You cannot argue with the sense of this, even though people running manning departments might tear their hair out trying to complete a ship's complement for a crew change, when the specialists they want do not seem to be available. You wouldn't appoint a mate off a ferry to an LNG carrier, or expect an engineer who had been tending the steam turbines of the latter vessel to happily start up the propulsion system on a high-speed catamaran ferry. And even though there might be a certain apparent universality about their statutory qualifications (all being STCW compliant) you would be looking for all sorts of extras and evidence that they had a list of endorsements as long as your arm before you made any appointment.
None of this should surprise us as people running maritime administrations and classification societies remark upon the complexity of modern ships and their outfits. One of my fellow contributors to this journal once published an autobiographical book entitled Bluff your way to Sea and it was probably possible, with confidence and a commanding demeanour, to quickly learn the ropes on a new ship, when he was doing the bluffing.
Today, as I am writing this I am looking at a picture of a semi-submersible heavy lift ship with about 50,000 tonnes of oilrig perched atop of it and sticking over the side in all directions. You would be looking for real experts to load that baby, keep her upright and get her to their destination safely. I was reading about a new chemical parcel tanker with 48 separate tanks, all with their own pipes and pumping systems, with tanks able to carry hot, cold, flammable, explosive, edible, corrosive, inert, toxic and gaseous cargoes, probably all at once.
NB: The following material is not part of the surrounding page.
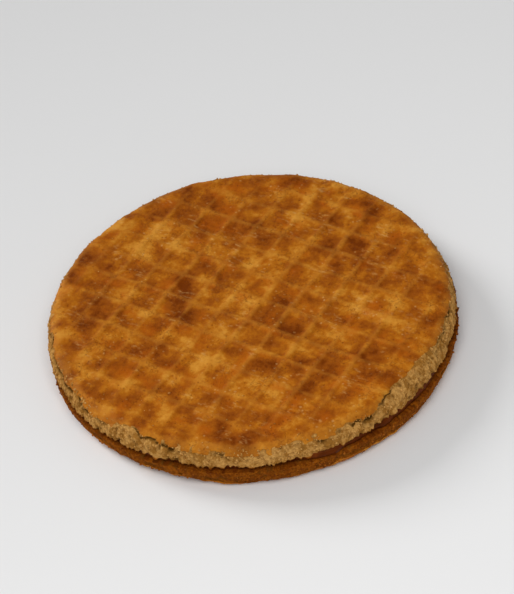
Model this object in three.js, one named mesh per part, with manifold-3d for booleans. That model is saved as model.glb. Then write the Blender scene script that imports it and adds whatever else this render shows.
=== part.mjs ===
// A stroopwafel: a thin baked waffle, split in two, with a layer of caramel between the halves.
// Millimetres, +Z up. The origin is at the middle of the waffle, on the surface it lies on,
// and the ridges of both grids run along X and Y.

import * as THREE from 'three';
import { ImprovedNoise } from 'three/addons/math/ImprovedNoise.js';
import { mergeVertices } from 'three/addons/utils/BufferGeometryUtils.js';
import Module from 'manifold-3d';

const wasm = await Module();
wasm.setup();

// The whole waffle
const diameter = 82;
const halfShift = new THREE.Vector2(-0.3, 0.12); // each half lies this far off the middle

// A wafer, from its cut face to the floor of its cells, and the grid the iron leaves on it
const waferBody = 3.5;
const ridgePitch = 6.2;
const ridgeHeight = 0.35;
const ridgeFoot = 1.0; // half of its width where it meets the skin
const ridgeFlat = 0.45; // half of the width of the flat on a ridge that the waffle rests on
const ridgeWear = 0.3; // the share of its height that a ridge loses where it baked low
const skinWave = 0.22; // how far the skin rises and falls
const skinWaveLength = 17;
const edgeDrop = 0.25; // the ring cutter presses the rim down
const edgeDropWidth = 2.5;
const splitMargin = 1; // the sheet goes on past the split that parts the halves

// The cut rim leans in from the split to the skin. It has a slow wander, a ragged crumb and a torn edge.
const rimSegments = 144;
const rimRows = 3;
const upperLean = 1.4;
const lowerLean = 0.6;
const rimLeanPower = 1.4; // above 1, the rim stands upright at the split and rounds over at the skin
const rimWander = 0.22;
const rimWanderLength = 14;
const crumbDepth = 0.14;
const crumbLength = 2.1;
const tearDepth = 0.22;
const tearLength = 1.5;

// The caramel
const caramelThickness = 1.4;
const caramelSegments = 96;
const caramelRows = 2;
const caramelInset = 0.9; // how far it stays inside the rim
const caramelCreep = 0.5; // how far it creeps out and in again
const caramelCreepLength = 9;
const caramelBulge = 0.45; // its edge is round, like a bead
const beddingGap = 0.05; // between the caramel and each wafer

// Where one crossing of each grid lies
const upperCrossing = new THREE.Vector2(0.36, 0.22).multiplyScalar(ridgePitch);
const lowerCrossing = new THREE.Vector2(0, 0);

// Each piece's own unevenness
const lowerSeed = 11;
const upperSeed = 4;
const caramelSeed = 21;

const noise = new ImprovedNoise();
const noisePeak = 0.7; // how far the noise goes to each side of zero
const seedStep = new THREE.Vector3(7.3, 3.1, 5.7);

// A smooth height from about -1 to 1 that swings over `length`. Each seed gives another one.
function wander(x, y, z, length, seed) {
  const place = new THREE.Vector3(x, y, z).divideScalar(length).addScaledVector(seedStep, seed);
  return noise.noise(place.x, place.y, place.z) / noisePeak;
}

// A closed geometry as a solid that can be cut.
function toSolid(geometry) {
  geometry.deleteAttribute('normal');
  geometry.deleteAttribute('uv');
  const merged = mergeVertices(geometry);
  const mesh = new wasm.Mesh({
    numProp: 3,
    vertProperties: new Float32Array(merged.attributes.position.array),
    triVerts: new Uint32Array(merged.index.array),
  });
  return new wasm.Manifold(mesh);
}

function toGeometry(solid) {
  const mesh = solid.getMesh();
  const geometry = new THREE.BufferGeometry();
  geometry.setAttribute('position', new THREE.BufferAttribute(mesh.vertProperties, 3));
  geometry.setIndex(new THREE.BufferAttribute(mesh.triVerts, 1));
  geometry.computeVertexNormals();
  return geometry;
}

// Moves every vertex of a geometry with a function that changes the point it is given.
function reshape(geometry, change) {
  const position = geometry.attributes.position;
  const point = new THREE.Vector3();
  for (let i = 0; i < position.count; i += 1) {
    point.fromBufferAttribute(position, i);
    change(point);
    position.setXYZ(i, point.x, point.y, point.z);
  }
  return geometry;
}

// The lines of vertices that make a ridge: how far each lies from its middle, and if it is raised
const roundRidge = [
  { across: -ridgeFoot, raised: false },
  { across: 0, raised: true },
  { across: ridgeFoot, raised: false },
];
const flatRidge = [
  { across: -ridgeFoot, raised: false },
  { across: -ridgeFlat, raised: true },
  { across: ridgeFlat, raised: true },
  { across: ridgeFoot, raised: false },
];
const ridgesEachSide = Math.ceil(diameter / 2 / ridgePitch) + 1;
const ridgesAcross = 2 * ridgesEachSide + 1;

// The line of vertices at this share of the sheet's width, from -0.5 to 0.5
function gridLine(share, half) {
  const count = half.ridge.length;
  const line = Math.round((share + 0.5) * (ridgesAcross * count - 1));
  const ridge = Math.floor(line / count) - ridgesEachSide;
  const { across, raised } = half.ridge[line % count];
  return { along: ridge * ridgePitch + across, raised };
}

// How far the outer face lies above a wafer's body. The half that the waffle rests on has level ridges.
function skinHeight(x, y, raised, half) {
  const wave = skinWave * wander(x, y, 0, skinWaveLength, half.seed);
  const wear = ridgeWear * Math.abs(wander(x, y, 0, ridgePitch, half.seed + 1));
  const rimDistance = diameter / 2 - half.lean - Math.hypot(x, y);
  const drop = edgeDrop * (1 - THREE.MathUtils.smoothstep(rimDistance, 0, edgeDropWidth));
  if (half.rests) {
    return (raised ? ridgeHeight : Math.min(wave, 0)) - drop;
  }
  return wave - drop + (raised ? ridgeHeight * (1 - wear) : 0);
}

// A square of baked sheet, wider and thicker than the wafer cut from it. Its outer face carries the grid.
function bakedSheet(half) {
  const segments = ridgesAcross * half.ridge.length - 1;
  const sheet = new THREE.BoxGeometry(1, 1, 1, segments, segments, 1);
  return reshape(sheet, (point) => {
    const column = gridLine(point.x, half);
    const row = gridLine(point.y, half);
    const x = column.along + half.crossing.x;
    const y = row.along + half.crossing.y;
    const outer = point.z * half.side > 0;
    const height = waferBody + skinHeight(x, y, column.raised || row.raised, half);
    point.set(x, y, half.side * (outer ? height : -splitMargin));
  });
}

// A disc whose side is pushed in and out. It is as wide as `width` across both X and Y.
function raggedDisc(width, height, segments, rows, radiusAt) {
  const disc = new THREE.CylinderGeometry(1, 1, height, segments, rows);
  disc.rotateX(Math.PI / 2);
  reshape(disc, (point) => {
    const radius = Math.hypot(point.x, point.y) > 0.5 ? radiusAt(point.x, point.y, point.z) : 0;
    point.x *= radius;
    point.y *= radius;
  });
  disc.center();
  const size = disc.boundingBox.getSize(new THREE.Vector3());
  return disc.scale(width / size.x, width / size.y, 1);
}

// What the ring cutter and the split between the halves leave of the sheet. The split is at height 0.
function cutDisc(half) {
  const height = waferBody + ridgeHeight + 2 * skinWave;
  const radius = diameter / 2;
  const disc = raggedDisc(diameter, height, rimSegments, rimRows, (x, y, z) => {
    const px = x * radius;
    const py = y * radius;
    const aboveSplit = Math.max(0, height / 2 + half.side * z);
    const slow = rimWander * wander(px, py, 0, rimWanderLength, half.seed + 2);
    const crumb = crumbDepth * wander(px, py, z, crumbLength, half.seed + 3);
    const tear = tearDepth * wander(px, py, 0, tearLength, half.seed + 4);
    const nearSplit = 1 - Math.min(1, aboveSplit / (waferBody / 2));
    const lean = half.lean * (aboveSplit / waferBody) ** rimLeanPower;
    return radius - lean + slow + crumb + tear * nearSplit;
  });
  return disc.translate(half.side * halfShift.x, half.side * halfShift.y, half.side * height / 2);
}

function waferGeometry(half) {
  const wafer = toSolid(bakedSheet(half)).intersect(toSolid(cutDisc(half)));
  return toGeometry(wafer);
}

function caramelGeometry() {
  const radius = diameter / 2 - caramelInset;
  const width = 2 * radius + caramelCreep;
  return raggedDisc(width, caramelThickness, caramelSegments, caramelRows, (x, y, z) => {
    const creep = caramelCreep * wander(x * radius, y * radius, 0, caramelCreepLength, caramelSeed);
    const bead = caramelBulge * (2 * z / caramelThickness) ** 2;
    return radius + creep - bead;
  });
}

function bakedWafer(name, half, color) {
  const material = new THREE.MeshStandardMaterial({ color, roughness: 0.62, metalness: 0 });
  const mesh = new THREE.Mesh(waferGeometry(half), material);
  mesh.name = name;
  return mesh;
}

function caramelLayer() {
  const material = new THREE.MeshStandardMaterial({ color: '#7a3a0e', roughness: 0.28, metalness: 0 });
  const mesh = new THREE.Mesh(caramelGeometry(), material);
  mesh.name = 'caramel_layer';
  return mesh;
}

// From the table up: the lower wafer on its ridges, the caramel, and the upper wafer
const lowerCutFace = ridgeHeight + waferBody;
const caramelMiddle = lowerCutFace + beddingGap + caramelThickness / 2;
const upperCutFace = lowerCutFace + caramelThickness + 2 * beddingGap;

const lowerHalf = {
  side: -1,
  seed: lowerSeed,
  crossing: lowerCrossing,
  ridge: flatRidge,
  lean: lowerLean,
  rests: true,
};
const upperHalf = {
  side: 1,
  seed: upperSeed,
  crossing: upperCrossing,
  ridge: roundRidge,
  lean: upperLean,
  rests: false,
};

const lowerWafer = bakedWafer('lower_wafer', lowerHalf, '#b06a26');
lowerWafer.position.z = lowerCutFace;

const caramel = caramelLayer();
caramel.position.z = caramelMiddle;

const upperWafer = bakedWafer('upper_wafer', upperHalf, '#b9742c');
upperWafer.position.z = upperCutFace;

const stroopwafel = new THREE.Group();
stroopwafel.add(lowerWafer, caramel, upperWafer);

export default stroopwafel;
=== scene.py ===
import math
import random

import bmesh
import bpy
from mathutils import Euler, Matrix, Vector, noise
from mathutils.bvhtree import BVHTree


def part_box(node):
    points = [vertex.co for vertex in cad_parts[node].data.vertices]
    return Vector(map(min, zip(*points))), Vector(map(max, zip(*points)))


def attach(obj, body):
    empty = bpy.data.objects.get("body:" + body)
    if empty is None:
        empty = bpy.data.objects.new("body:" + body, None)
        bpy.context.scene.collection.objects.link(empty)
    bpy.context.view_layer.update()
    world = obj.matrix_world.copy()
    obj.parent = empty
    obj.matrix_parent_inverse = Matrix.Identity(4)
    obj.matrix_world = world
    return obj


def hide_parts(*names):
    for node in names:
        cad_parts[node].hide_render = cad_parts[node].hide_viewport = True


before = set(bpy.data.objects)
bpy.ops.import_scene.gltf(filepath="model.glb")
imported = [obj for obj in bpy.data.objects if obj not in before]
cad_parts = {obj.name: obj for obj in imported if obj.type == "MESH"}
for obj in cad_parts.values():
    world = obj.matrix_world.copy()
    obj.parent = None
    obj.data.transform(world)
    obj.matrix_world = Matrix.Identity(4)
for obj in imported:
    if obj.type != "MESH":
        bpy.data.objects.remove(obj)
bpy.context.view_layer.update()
scene = bpy.context.scene
mm = 0.001
farOff = 60 * mm               # rays that look for a surface start this far off


def smooth(low, high, value):  # 0 up to low, 1 from high on
    t = min(1.0, max(0.0, (value - low) / (high - low)))
    return t * t * (3 - 2 * t)


def blend(a, b, share):
    return a + (b - a) * share


def wander(place, length, seed, octaves=0):  # from about -1 to 1, swinging over this length
    at = place / length + Vector((seed * 7.3, seed * 3.1, seed * 5.7))
    return noise.fractal(at, 1.0, 2.1, octaves) if octaves else noise.noise(at) * 1.4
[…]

You would want something pretty relevant in the CV of anyone you would appoint to this ship. It goes on and on – experience is the biggest selling point there is in today's job market.
But if you have been operating one type of ship and would rather like to try your hands at another, it has also become rather difficult. Like middle-aged actors who have played the part of a villain in a long-standing TV soap opera, you have become typecast. And it is not beyond comprehension to conceive of a day when our specialisations have become so narrow (an engineer wanted with experience in one specific machinery type, or a master of some amazing offshore contraption) that it becomes impossible to find sufficient experienced paragons to take the blooming thing to sea. So – and this is just an idea – we ought to be devising affordable, respectable and practical "conversion courses" to address these needs for specialists.